_EXERCISE REQUIREMENTS_
Give back exactly the lines running from the line that holds "Model this object" through the line that holds "on its side.", ends included, and no other lines.

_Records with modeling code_
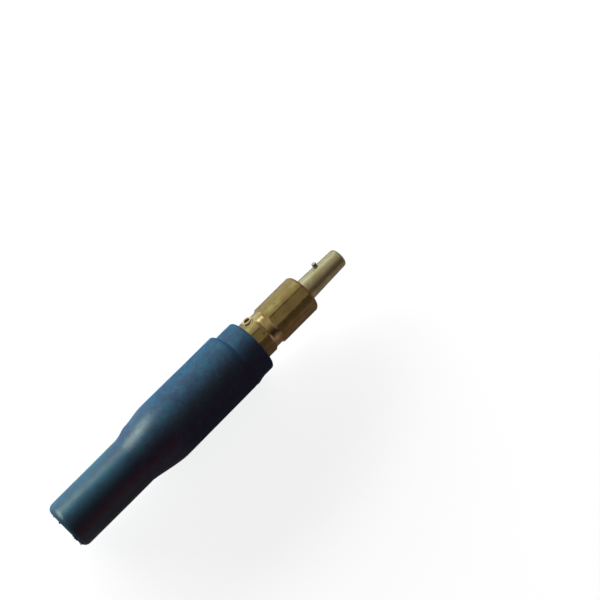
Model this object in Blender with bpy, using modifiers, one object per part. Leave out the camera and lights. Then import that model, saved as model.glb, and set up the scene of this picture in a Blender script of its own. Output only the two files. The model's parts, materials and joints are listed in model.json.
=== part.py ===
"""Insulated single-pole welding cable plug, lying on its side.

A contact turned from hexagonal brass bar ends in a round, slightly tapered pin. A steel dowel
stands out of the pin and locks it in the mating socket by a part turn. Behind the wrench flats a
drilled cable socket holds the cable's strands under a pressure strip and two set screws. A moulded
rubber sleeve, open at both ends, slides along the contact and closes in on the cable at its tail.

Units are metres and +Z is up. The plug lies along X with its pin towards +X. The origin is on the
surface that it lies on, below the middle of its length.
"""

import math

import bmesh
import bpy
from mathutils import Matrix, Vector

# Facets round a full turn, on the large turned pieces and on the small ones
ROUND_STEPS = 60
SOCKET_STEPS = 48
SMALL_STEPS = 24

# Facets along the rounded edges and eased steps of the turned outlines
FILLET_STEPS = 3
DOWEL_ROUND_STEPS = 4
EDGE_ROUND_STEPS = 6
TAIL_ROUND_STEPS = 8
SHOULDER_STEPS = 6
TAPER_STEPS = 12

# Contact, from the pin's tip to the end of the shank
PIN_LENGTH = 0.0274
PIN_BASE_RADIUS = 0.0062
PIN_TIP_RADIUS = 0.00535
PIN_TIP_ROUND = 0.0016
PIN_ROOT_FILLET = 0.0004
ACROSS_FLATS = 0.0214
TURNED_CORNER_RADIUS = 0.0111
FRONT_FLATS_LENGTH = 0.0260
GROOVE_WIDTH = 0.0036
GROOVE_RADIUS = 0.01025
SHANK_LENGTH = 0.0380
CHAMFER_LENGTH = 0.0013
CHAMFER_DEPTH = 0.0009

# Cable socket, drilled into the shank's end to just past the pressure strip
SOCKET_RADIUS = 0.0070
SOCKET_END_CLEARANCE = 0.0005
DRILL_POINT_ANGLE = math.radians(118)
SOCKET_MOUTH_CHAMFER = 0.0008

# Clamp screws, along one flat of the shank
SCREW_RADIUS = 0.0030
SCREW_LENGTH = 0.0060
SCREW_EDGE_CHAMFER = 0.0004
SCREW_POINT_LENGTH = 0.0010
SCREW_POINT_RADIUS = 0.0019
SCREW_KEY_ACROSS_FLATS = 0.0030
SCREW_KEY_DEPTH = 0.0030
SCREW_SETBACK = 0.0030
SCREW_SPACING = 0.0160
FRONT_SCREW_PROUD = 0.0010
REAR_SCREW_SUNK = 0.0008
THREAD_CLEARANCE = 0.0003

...

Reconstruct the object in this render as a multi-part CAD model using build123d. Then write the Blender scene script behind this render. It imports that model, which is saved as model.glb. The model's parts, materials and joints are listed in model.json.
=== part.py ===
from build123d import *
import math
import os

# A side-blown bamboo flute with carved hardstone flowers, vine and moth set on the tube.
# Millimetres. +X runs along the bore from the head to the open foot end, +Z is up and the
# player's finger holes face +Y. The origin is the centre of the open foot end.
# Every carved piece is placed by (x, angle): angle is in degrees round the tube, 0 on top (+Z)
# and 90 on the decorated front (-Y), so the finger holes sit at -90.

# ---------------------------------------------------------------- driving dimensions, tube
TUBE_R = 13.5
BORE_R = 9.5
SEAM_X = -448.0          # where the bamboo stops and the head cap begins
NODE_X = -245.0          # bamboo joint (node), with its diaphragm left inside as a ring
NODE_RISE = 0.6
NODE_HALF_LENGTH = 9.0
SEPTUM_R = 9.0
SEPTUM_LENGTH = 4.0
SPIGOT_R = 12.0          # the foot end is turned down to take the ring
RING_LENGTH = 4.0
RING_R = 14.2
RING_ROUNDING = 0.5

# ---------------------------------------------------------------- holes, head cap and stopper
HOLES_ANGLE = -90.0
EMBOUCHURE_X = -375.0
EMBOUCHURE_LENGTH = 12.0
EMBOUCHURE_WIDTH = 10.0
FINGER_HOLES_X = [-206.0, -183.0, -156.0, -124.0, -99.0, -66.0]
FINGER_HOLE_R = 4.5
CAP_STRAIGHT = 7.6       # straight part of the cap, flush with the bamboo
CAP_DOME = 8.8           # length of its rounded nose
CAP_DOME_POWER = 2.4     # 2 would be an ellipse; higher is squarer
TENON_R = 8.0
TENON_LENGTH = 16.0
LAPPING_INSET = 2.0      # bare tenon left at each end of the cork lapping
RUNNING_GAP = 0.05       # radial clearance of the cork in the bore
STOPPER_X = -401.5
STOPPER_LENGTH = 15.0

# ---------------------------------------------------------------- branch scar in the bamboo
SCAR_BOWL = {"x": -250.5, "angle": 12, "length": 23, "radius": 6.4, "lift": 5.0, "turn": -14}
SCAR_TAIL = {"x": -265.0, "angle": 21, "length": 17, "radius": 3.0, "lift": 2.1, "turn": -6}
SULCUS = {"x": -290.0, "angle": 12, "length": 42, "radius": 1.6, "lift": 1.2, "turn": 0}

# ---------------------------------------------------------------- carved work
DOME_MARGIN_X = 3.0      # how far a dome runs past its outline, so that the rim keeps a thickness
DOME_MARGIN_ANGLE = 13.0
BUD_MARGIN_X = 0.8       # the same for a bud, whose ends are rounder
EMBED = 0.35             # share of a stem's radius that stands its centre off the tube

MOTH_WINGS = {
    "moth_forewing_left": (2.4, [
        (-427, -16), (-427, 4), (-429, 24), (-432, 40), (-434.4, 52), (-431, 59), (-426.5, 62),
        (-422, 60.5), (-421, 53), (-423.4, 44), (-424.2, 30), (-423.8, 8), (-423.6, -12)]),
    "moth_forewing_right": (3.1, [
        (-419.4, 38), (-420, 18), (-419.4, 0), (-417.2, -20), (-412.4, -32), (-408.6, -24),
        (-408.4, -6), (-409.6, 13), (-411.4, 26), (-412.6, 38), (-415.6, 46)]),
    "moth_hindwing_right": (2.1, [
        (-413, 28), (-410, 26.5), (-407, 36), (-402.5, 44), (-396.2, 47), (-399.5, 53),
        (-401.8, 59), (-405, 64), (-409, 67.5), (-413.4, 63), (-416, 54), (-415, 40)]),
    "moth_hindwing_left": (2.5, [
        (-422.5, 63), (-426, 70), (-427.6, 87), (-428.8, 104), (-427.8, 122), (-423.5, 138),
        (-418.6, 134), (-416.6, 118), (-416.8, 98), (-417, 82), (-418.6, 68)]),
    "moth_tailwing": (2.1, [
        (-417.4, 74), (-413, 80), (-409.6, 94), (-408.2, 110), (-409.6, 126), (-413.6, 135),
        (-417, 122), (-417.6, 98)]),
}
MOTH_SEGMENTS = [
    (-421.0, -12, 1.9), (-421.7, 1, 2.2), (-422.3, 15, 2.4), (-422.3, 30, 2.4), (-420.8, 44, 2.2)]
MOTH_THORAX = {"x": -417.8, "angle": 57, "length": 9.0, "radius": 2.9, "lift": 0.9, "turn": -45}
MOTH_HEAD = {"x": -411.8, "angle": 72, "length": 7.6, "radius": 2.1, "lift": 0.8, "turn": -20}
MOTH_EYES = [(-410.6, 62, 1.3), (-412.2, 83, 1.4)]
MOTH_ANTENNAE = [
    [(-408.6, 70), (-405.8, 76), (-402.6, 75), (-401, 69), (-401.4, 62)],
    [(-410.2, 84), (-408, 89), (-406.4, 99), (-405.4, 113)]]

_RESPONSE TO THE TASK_
Model this object in Blender with bpy, using modifiers, one object per part. Leave out the camera and lights. Then import that model, saved as model.glb, and set up the scene of this picture in a Blender script of its own. Output only the two files. The model's parts, materials and joints are listed in model.json.
=== part.py ===
"""Insulated single-pole welding cable plug, lying on its side.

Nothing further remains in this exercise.